Don’t just buy a new mattress without testing it out first. Just because it’s description sounds appealing with terms like ‘plush’ and ‘downy soft’ being used does not mean that you will find it comfortable. Comfort is a subjective feeling. Some people sleep better on a firmer mattress, and others prefer one with a little more give. You need to consider size, the technology used for making it and the material used when selecting the best mattress for you.
14. A messy bedroom
A cluttered bedroom is not conducive to relaxation. If your bedroom is a dumping ground rather than a sanctuary, it can be very difficult to relax in it. People who tend to hoard often end up with clutter in their bedrooms and studies have found that it takes these people longer to fall asleep than their counterparts who have clean and tidy bedrooms.
A messy bedroom can lead to a poor night’s sleep and more anxiety. Increased tiredness the following day means even less likelihood of cleaning up. This vicious cycle can eventually result in cognitive dysfunction and depression as the quality of sleep worsens. This information should be the perfect nudge to tidy up your bedroom so you can have a good night’s sleep.
When your bedroom is dirty and untidy, the jumble in your room seems to reflect the jumble in your mind. Having a clean room can be very comforting and relaxing. Your room should be a place you can retreat to where you can get away from the worries of the day, and your work should never intrude into your bedroom.
The environment you sleep in can do a great deal to affect how you sleep. A good mattress, comfortable pillow, clean bedding and a dark room can go a long way toward helping you get a good night’s sleep. Cleaning up a messy bedroom can help to relieve stress and tension. It will make it more functional, comfortable and pleasing to the senses. It also allows you to utilize your bedroom in the way it is meant to be – a place to relax and to sleep.
15. A disruptive partner
If you have to put up with a partner in your bed who snores, tosses and turns, it can seriously affect your sleep quality. By the time you’ve tried to roll your partner onto his or her side to stop the snoring, it may be difficult to fall asleep again. A partner may even be suffering from sleep apnea without realizing it and you are woken by periodic noises as your partner stops breathing and then starts again.
Another issue can be with temperature. The temperature you feel comfortable with is not comfortable for your partner. Your feet are always cold, but your partner’s are always warm. Perhaps you need to consider separate bedding if you want to share the same bed peacefully. Another problem may be the fact that one partner wants to go to sleep earlier than the other and is disrupted by the other one hitting the hay later and getting up later.

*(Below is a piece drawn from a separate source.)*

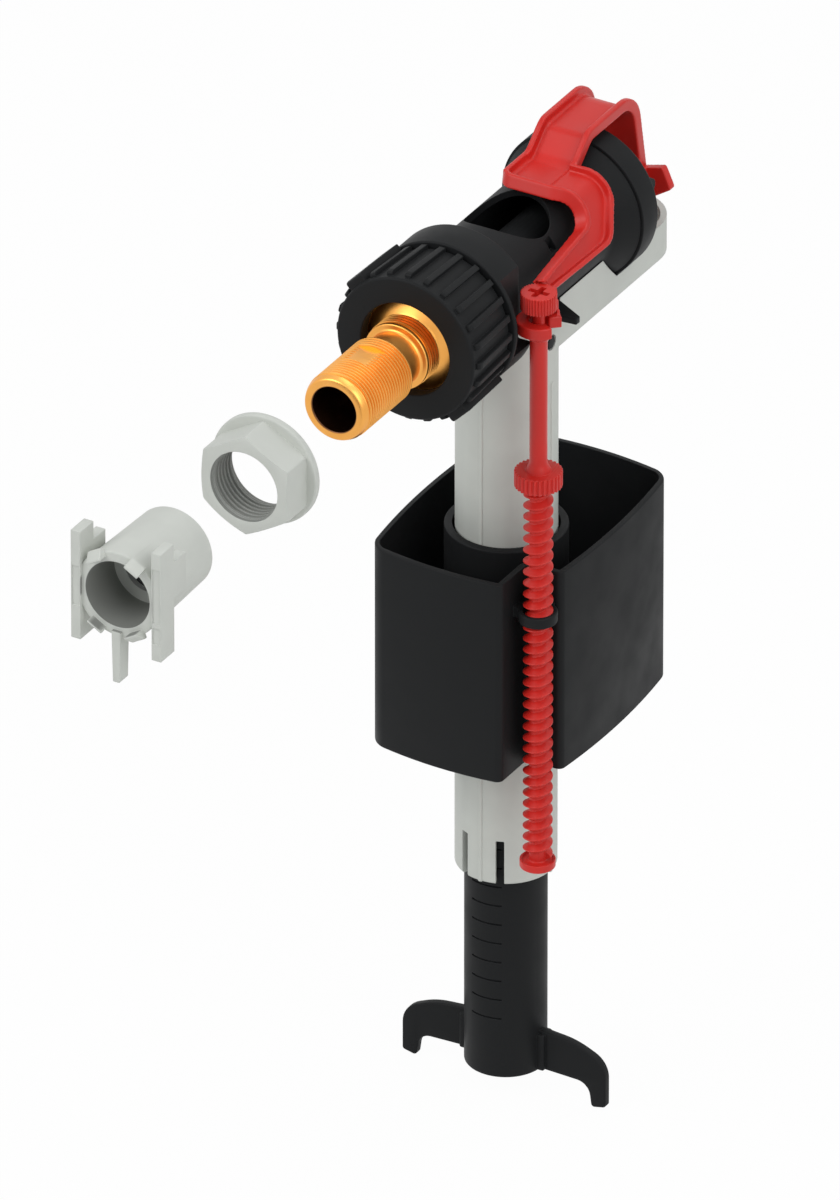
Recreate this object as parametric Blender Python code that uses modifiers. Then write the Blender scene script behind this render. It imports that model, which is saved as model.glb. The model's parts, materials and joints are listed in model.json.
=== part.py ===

Children also have an impact on your sleep. They have nightmares and get ill. It helps if partners take it, in turn, to attend to the kids. Some find it works to take one night on and one night off whereas others prefer to take shifts through the night. As they get older, children disrupt your sleep lesser and eventually those disrupted nights are a distant memory.
Snoring is one of the most common problems that affect the duration and quality of sleep of partners sharing a bed. Overweight people tend to snore more, and alcohol consumption also increases snoring. Another problem may be the grinding of teeth. A dentist can fit a dental guard to stop the grinding. Research has shown that partners often sleep better when sleeping together than when sleeping alone. However, if your partner’s sleeping habits are preventing you from getting enough sleep, you need to address the issue, or it can have serious implications for your health.